The bus then took me and my fellow passengers across the apron, past these two untitled beauties...
...towards RA-42375, the scheduled Yak-42D. I took this picture...
...from the open door of the bus due to the large number of airport / airline employees around – I didn't feel like running into trouble for photography on the sacred grounds of a Russian airport today.
I entered the cabin which had the nice old-school smell, open hat racks and a weird atmosphere of silence. Once settled in my seat, I had a glance out of the window:
When everyone had boarded and taken their seats, the cabin crew handed out some candy, performed a safety demo in Russian only and verified that everyone was buckled up. Soon later, the engines were fired up (a great sound) and a long taxi commenced towards the active runway. Lots of parked aircraft were visible:
The long and noisy take-off roll took us past a large part of Russia's governmental fleet:
As expected, the Yak climbed only gradually (my only other experience on a Russian jet was on Air Koryo's Tu-154B in 2009, which also performed a rather powerless climb). We flew over a forest almost without gaining any altitude...
...and then continued towards the south.
Soon, the flight attendants sprung into action and came through the cabin with their awesome old-fashioned, shaky and squeaking trolleys with juice, water and some kind of lemonade on offer.
Meals were also handed out – I would rate this on-board meal a one out of ten:
Thereafter, the cabin crew came through the cabin again with the most stylish tea and coffee service I have ever seen:
When the entire crew disappeared behind the forward curtain, I went to the back of the plane to take a cabin shot:
I also looked out of the window in the aft door and saw that the retracted stairs didn't quite close tightly, offering a glimpse at the sky below (sorry for the crappy picture quality):
I returned to my seat and took the obligatory legroom shot – thanks to the exit row, I had plenty of space; the other rows were a lot more cramped.
Descent started soon and took us along some hills and what I assume to be Mineralnye Vody's suburbs:
Landing was gentle and was followed by a long taxi back towards the apron.
Disembarkation was again performed through the aft stairs and the bus was waiting – again, I took a picture from the safe haven that was the bus:
On the apron, I saw a bunch of Tu-154s of the local airline KMV Avia, all being painted in different liveries of their prior owners, as well as an Aeroflot A320 and an untitled An-30:
The bus stopped in front of a modern arrivals terminal which was, however, not really illuminated from the inside.
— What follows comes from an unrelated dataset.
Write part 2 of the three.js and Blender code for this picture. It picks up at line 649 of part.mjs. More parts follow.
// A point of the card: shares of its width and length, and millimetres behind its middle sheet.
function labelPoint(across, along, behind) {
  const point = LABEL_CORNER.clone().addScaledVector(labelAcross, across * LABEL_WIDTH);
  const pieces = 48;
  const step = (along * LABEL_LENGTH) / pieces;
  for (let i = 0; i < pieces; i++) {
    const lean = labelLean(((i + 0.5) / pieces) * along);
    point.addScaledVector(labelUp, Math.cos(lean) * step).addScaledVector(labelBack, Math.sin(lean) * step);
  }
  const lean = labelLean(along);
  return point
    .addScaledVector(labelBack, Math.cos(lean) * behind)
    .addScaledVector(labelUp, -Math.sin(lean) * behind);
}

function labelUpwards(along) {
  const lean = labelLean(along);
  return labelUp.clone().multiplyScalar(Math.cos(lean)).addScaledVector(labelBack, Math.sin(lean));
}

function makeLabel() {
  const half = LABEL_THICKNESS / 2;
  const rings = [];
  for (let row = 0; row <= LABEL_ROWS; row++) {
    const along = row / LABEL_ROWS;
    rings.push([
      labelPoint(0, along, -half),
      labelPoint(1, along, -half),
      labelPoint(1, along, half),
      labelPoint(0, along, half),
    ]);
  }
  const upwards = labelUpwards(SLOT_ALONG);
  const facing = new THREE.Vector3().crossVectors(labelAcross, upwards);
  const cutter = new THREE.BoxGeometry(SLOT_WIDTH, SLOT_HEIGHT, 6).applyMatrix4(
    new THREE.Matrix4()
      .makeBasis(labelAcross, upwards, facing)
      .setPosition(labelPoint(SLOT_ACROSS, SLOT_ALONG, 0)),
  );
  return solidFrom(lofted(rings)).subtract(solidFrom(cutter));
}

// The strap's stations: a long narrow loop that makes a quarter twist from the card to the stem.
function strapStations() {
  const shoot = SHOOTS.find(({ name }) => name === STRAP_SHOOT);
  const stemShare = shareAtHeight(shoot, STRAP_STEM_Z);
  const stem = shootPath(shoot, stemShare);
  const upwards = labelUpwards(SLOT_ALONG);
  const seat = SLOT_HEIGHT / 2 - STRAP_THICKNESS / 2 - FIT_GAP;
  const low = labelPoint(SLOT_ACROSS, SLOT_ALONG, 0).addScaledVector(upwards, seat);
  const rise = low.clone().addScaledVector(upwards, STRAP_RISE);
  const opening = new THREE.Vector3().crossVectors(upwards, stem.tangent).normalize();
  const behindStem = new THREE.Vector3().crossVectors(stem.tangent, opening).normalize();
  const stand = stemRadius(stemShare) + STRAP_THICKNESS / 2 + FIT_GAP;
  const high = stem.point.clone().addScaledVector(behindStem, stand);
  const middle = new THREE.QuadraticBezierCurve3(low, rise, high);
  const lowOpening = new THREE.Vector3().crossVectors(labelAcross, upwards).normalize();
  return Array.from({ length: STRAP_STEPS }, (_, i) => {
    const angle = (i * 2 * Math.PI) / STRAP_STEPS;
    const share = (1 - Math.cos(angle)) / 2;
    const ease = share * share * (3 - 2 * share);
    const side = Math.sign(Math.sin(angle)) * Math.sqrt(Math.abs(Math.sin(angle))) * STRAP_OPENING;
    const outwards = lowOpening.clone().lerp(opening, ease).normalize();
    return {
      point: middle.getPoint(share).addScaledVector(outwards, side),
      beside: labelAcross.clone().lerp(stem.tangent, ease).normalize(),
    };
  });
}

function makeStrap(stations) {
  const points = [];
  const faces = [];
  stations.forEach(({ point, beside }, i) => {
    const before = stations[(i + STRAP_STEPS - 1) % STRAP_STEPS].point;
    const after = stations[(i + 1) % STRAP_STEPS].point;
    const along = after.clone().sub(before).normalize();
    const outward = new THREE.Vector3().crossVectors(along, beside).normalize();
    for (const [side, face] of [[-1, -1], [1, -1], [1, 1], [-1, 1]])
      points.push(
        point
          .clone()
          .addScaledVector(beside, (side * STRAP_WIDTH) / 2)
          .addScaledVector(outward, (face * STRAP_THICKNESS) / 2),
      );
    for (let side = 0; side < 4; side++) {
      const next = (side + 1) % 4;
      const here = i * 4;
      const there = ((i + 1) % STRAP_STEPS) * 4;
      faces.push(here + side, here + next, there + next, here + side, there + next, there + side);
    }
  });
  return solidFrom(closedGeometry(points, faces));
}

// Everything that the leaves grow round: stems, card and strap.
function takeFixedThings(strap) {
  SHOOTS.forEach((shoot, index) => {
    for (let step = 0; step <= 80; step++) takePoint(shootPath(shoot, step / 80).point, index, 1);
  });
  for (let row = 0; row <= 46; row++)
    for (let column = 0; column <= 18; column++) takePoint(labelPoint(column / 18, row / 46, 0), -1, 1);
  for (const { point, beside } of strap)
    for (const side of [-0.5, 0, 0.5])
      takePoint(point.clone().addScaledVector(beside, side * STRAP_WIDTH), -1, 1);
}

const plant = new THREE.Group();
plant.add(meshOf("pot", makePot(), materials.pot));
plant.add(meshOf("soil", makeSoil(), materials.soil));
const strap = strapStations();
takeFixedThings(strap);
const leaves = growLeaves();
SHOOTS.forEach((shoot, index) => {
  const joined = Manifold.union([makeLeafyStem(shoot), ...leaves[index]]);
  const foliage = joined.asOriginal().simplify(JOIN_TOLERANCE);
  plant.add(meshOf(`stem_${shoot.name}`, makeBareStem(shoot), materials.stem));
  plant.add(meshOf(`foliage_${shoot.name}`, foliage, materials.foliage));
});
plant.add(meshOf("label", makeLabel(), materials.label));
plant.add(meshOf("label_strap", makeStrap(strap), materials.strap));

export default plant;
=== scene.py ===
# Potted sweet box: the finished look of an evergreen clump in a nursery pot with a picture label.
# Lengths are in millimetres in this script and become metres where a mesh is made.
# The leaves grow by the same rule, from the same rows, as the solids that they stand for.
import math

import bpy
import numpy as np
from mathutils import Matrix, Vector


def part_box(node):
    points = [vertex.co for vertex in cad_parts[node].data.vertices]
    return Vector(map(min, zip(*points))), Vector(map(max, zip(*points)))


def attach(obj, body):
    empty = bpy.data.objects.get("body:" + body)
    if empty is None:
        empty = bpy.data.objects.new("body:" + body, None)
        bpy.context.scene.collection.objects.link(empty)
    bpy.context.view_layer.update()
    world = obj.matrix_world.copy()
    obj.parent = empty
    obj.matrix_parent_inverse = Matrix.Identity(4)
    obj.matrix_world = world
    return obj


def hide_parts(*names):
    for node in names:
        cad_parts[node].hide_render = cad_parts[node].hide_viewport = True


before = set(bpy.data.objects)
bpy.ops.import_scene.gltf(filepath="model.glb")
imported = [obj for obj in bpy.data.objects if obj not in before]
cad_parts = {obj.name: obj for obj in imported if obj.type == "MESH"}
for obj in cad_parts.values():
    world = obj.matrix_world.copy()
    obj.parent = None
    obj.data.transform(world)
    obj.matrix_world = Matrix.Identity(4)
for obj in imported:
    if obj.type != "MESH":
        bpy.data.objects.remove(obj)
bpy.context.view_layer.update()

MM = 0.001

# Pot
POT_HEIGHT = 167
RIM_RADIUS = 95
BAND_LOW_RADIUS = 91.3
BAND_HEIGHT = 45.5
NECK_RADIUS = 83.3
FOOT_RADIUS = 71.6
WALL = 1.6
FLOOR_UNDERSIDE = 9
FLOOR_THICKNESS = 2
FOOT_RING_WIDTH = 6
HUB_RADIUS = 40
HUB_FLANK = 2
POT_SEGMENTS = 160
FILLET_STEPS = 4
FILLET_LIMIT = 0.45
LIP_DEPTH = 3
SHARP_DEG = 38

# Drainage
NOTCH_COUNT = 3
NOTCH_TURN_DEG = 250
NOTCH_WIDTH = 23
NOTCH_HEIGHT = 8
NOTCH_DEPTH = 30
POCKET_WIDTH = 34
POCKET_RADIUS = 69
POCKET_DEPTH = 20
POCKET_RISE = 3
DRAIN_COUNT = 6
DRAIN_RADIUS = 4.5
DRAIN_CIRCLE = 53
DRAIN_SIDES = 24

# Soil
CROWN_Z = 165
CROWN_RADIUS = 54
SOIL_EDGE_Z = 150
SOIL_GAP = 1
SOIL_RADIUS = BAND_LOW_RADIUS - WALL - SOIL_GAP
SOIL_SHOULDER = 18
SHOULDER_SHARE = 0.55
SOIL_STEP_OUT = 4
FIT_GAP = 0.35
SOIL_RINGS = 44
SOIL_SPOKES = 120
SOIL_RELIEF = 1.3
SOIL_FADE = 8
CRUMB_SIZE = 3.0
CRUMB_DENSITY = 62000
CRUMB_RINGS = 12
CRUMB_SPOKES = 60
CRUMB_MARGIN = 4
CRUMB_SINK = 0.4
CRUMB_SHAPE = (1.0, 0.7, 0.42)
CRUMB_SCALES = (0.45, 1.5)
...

I elbowed my way through the hordes of taxi drivers who really blocked the narrow exit door and even came running after me when they saw me walking away:
Of course, I didn't really need a taxi as I headed directly for the impressive newly-built departure terminal:
Tuesday, 23 August 2011
RA-85149 (delivered in 1989)
A glance at the FIDS...
...showed that my return flight to VKO on KMV Avia would depart on time. I waited for about an hour for check-in for my flight to begin and then made my way to the queue.
On my reservation print-out, a seat had apparently already been assigned for me: 17B. I asked the check-in lady whether she could change that to a window seat, to which she simply replied "no". So I made my way through security towards the gate area and sat down in front of the gate that was shown on my boarding pass and on the screens (Gate 1). Some looking out of the window followed, with insights into the local baggage transport procedure...
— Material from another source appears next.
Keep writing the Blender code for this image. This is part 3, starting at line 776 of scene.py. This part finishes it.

...and into the variety of liveries present in KMV Avia's fleet.
I was wondering which would be my plane – I hoped for the one in the original KMV livery. As there was still plenty of time left until the supposed boarding time, I took out my book and read for a while. After half an hour, the same gut feeling that had struck me in the morning said hello again, and I checked what was going on at the other three gates. At Gate 4 on the other end of the hall, a furious employee was yelling "VNUKOVO" into the hall – oh. Again I boarded a waiting bus full of people – where did they get the information from?!
The bus then drove around the parked aircraft, all the way to the end of the apron, turned around and went back towards RA-85149, a Tu-154M in the livery of the former airline Donavia.
I decided to be more courageous than before and took some pics while walking towards the stairs – nobody objected.
I also took a photo at the top of the stairs...
...and one of the entrance door:
Not wanting to miss any views outside, I just sat down on seat 17A. Soon, a family appeared and caused some confusion as they all wanted to sit together, so I hoped that this confusion would result in nobody claiming 17A. Well, in the end some woman took my original seat 17B and I guess it all worked out fine.
Legroom was basically non-existent, as the obligatory legroom shot shows:
Taxi, takeoff roll and climb took place in grey weather – or was it just the dirtiness of my window? Anyway, takeoff was again loud and not that steep.
The flight attendants soon distributed a meal – thumbs up to KMV Avia, this was the best meal I would get on any of my flights in Russia. The vegetables were fresh, the cake surprisingly tasty and the cold cuts tasted ok although they looked like they were made of plastic:
Again, coffee and tea were distributed from these awesome pots:
When the crew was behind the curtain to relax in their galley, I took another cabin shot:
A nice and detailed safety card was attached to the wall:
The flight was uneventful; I read a bit and soon descent started towards Moscow. Some new luxury villa community under construction:
A soft landing with heavy breaking action followed after flying over this highway:
During taxi, one of KMV Avia's newer Tu-204s came in sight:
A last glimpse at the cabin interior:
During disembarkation, I took more pictures – again, nobody objected:
A bus took all passengers to the arrivals hall and I went to the waiting Aeroexpress train back to Moscow, where I arrived at Kievskaya station where my train had left without me earlier that day.
That evening, I walked around Moscow's centre again for a while. The Kremlin:
A bridge over the Moskva and the Church of Christ the Saviour:
A WW2 memorial in front of the Kremlin walls:
Outside the Red Square:
In one of Moscow's amazing metro stations:
The day ended with a quick dinner near the hostel. I was looking forward to checking out St. Petersburg; Moscow had disappointed me a bit: The nice architecture and rich cultural heritage were somewhat superimposed by the omnipresent decadence in the form of extravagant stores, posh restaurants and crazy drivers of all kinds of luxurious vehicles.